[Stored dataset items]
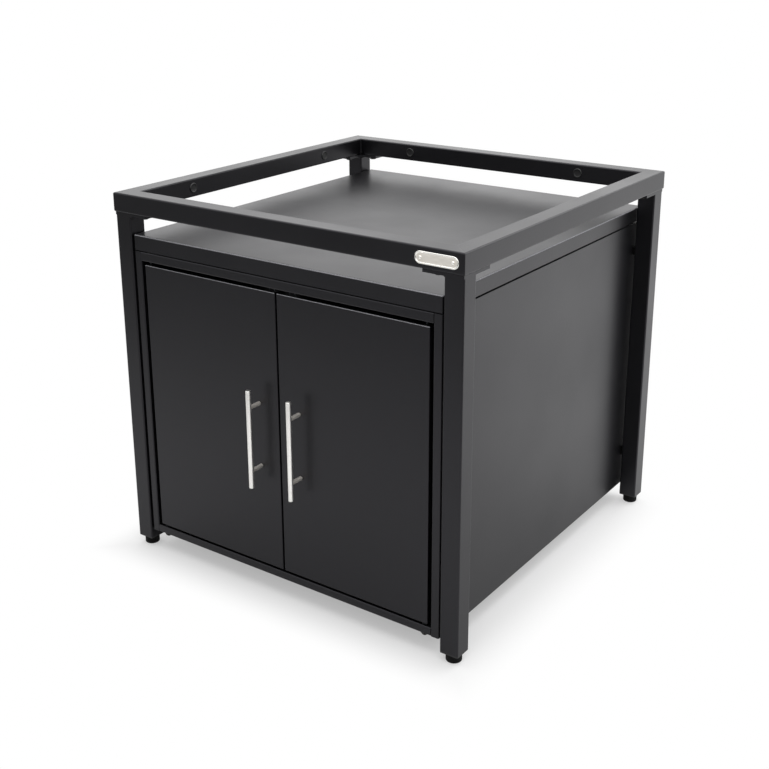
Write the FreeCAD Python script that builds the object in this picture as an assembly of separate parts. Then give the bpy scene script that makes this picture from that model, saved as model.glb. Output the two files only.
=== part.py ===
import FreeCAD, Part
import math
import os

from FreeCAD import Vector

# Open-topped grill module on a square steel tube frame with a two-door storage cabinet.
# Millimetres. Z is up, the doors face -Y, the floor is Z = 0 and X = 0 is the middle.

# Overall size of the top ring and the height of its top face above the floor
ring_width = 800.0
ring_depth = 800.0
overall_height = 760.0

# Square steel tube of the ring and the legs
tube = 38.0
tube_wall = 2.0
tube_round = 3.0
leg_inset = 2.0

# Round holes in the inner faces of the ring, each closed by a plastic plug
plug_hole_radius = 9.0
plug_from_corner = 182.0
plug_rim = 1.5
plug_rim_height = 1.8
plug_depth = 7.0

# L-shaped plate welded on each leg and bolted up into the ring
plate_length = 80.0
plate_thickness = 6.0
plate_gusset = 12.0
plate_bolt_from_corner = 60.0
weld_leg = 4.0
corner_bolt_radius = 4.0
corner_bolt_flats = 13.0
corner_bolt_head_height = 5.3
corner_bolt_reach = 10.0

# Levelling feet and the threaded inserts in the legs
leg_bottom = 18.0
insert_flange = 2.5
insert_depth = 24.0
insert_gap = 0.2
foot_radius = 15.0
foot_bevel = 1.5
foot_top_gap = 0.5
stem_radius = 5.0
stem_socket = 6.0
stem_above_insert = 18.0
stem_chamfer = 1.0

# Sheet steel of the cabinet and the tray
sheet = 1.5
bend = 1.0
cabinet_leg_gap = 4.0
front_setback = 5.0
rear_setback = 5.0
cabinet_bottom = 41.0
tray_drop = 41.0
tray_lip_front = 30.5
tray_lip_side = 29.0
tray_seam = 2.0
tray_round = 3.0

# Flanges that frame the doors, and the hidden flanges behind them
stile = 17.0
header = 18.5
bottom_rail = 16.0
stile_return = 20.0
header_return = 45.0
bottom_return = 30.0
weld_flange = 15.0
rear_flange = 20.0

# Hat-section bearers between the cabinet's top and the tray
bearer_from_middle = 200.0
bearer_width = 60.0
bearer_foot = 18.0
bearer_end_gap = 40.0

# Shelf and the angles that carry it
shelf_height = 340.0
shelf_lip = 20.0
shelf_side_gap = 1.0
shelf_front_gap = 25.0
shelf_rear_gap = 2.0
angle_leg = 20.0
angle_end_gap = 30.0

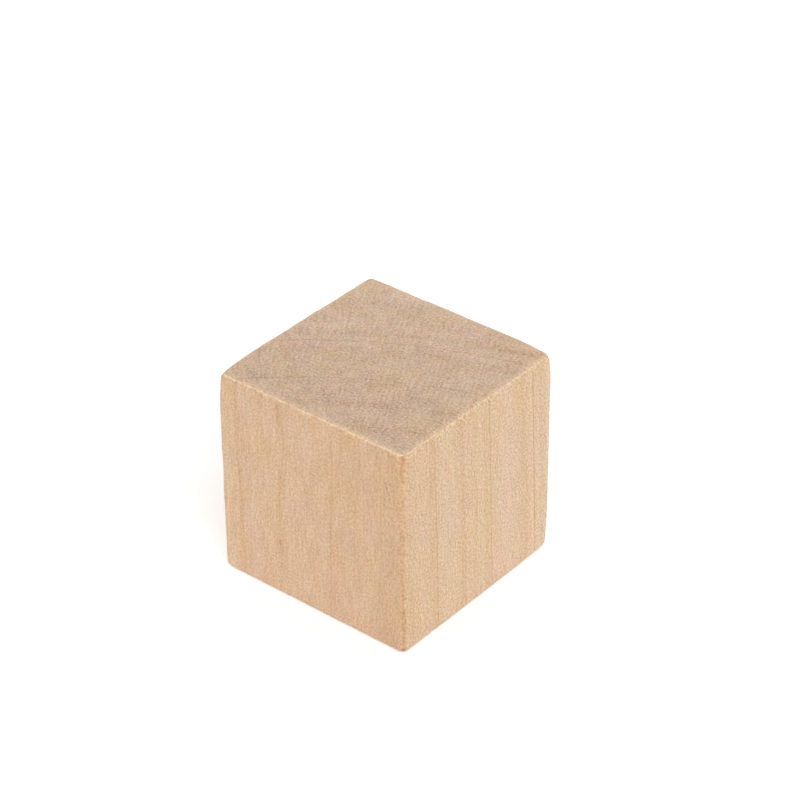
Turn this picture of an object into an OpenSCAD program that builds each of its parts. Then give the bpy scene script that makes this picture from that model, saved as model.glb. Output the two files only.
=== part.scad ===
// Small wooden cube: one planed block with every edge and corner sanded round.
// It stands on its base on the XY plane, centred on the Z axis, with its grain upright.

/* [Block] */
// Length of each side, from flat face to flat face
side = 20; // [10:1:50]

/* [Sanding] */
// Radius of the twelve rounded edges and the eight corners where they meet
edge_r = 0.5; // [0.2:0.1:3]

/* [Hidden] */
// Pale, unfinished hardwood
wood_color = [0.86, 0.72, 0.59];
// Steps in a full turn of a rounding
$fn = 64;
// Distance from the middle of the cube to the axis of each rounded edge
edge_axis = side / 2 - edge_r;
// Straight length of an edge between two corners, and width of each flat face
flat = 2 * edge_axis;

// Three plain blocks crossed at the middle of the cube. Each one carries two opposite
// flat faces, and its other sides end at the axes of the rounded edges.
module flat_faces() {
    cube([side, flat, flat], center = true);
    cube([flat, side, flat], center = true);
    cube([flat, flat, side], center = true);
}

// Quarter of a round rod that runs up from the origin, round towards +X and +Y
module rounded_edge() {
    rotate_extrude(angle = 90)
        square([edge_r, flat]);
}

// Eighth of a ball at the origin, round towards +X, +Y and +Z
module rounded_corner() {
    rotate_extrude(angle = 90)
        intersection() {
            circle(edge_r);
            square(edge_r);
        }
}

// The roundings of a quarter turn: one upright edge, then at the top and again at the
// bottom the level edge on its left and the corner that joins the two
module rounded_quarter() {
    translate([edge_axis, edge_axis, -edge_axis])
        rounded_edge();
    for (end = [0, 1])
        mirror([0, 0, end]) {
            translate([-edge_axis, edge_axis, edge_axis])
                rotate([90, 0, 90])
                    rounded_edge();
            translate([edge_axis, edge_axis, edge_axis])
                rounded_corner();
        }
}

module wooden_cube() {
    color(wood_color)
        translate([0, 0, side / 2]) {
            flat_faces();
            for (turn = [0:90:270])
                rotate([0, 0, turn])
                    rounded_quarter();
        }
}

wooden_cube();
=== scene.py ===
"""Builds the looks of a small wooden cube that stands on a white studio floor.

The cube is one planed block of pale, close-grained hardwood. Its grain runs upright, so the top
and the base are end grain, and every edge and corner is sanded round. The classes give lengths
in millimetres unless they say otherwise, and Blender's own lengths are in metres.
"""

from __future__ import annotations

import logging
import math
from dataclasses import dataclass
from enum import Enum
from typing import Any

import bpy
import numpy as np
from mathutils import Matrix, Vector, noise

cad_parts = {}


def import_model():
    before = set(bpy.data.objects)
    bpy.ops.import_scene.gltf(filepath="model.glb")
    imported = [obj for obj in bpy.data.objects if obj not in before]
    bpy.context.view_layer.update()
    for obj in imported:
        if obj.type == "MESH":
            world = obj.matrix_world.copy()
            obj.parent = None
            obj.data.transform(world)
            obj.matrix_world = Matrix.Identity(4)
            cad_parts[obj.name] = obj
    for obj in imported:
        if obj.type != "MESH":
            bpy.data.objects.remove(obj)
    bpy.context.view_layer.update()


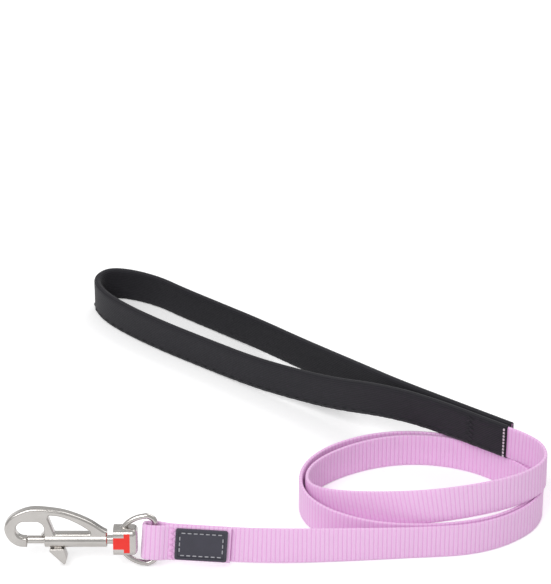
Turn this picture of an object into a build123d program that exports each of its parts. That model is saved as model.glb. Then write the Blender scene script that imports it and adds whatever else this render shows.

> _Problem description_: Write out exactly the lines from the one with "towards +X, +Y and +Z" through the one with "before = set(bpy.data.objects)", including both, and no others.

> _Written answer_:
// Eighth of a ball at the origin, round towards +X, +Y and +Z
module rounded_corner() {
    rotate_extrude(angle = 90)
        intersection() {
            circle(edge_r);
            square(edge_r);
        }
}

// The roundings of a quarter turn: one upright edge, then at the top and again at the
// bottom the level edge on its left and the corner that joins the two
module rounded_quarter() {
    translate([edge_axis, edge_axis, -edge_axis])
        rounded_edge();
    for (end = [0, 1])
        mirror([0, 0, end]) {
            translate([-edge_axis, edge_axis, edge_axis])
                rotate([90, 0, 90])
                    rounded_edge();
            translate([edge_axis, edge_axis, edge_axis])
                rounded_corner();
        }
}

module wooden_cube() {
    color(wood_color)
        translate([0, 0, side / 2]) {
            flat_faces();
            for (turn = [0:90:270])
                rotate([0, 0, turn])
                    rounded_quarter();
        }
}

wooden_cube();
=== scene.py ===
"""Builds the looks of a small wooden cube that stands on a white studio floor.

The cube is one planed block of pale, close-grained hardwood. Its grain runs upright, so the top
and the base are end grain, and every edge and corner is sanded round. The classes give lengths
in millimetres unless they say otherwise, and Blender's own lengths are in metres.
"""

from __future__ import annotations

import logging
import math
from dataclasses import dataclass
from enum import Enum
from typing import Any

import bpy
import numpy as np
from mathutils import Matrix, Vector, noise

cad_parts = {}


def import_model():
    before = set(bpy.data.objects)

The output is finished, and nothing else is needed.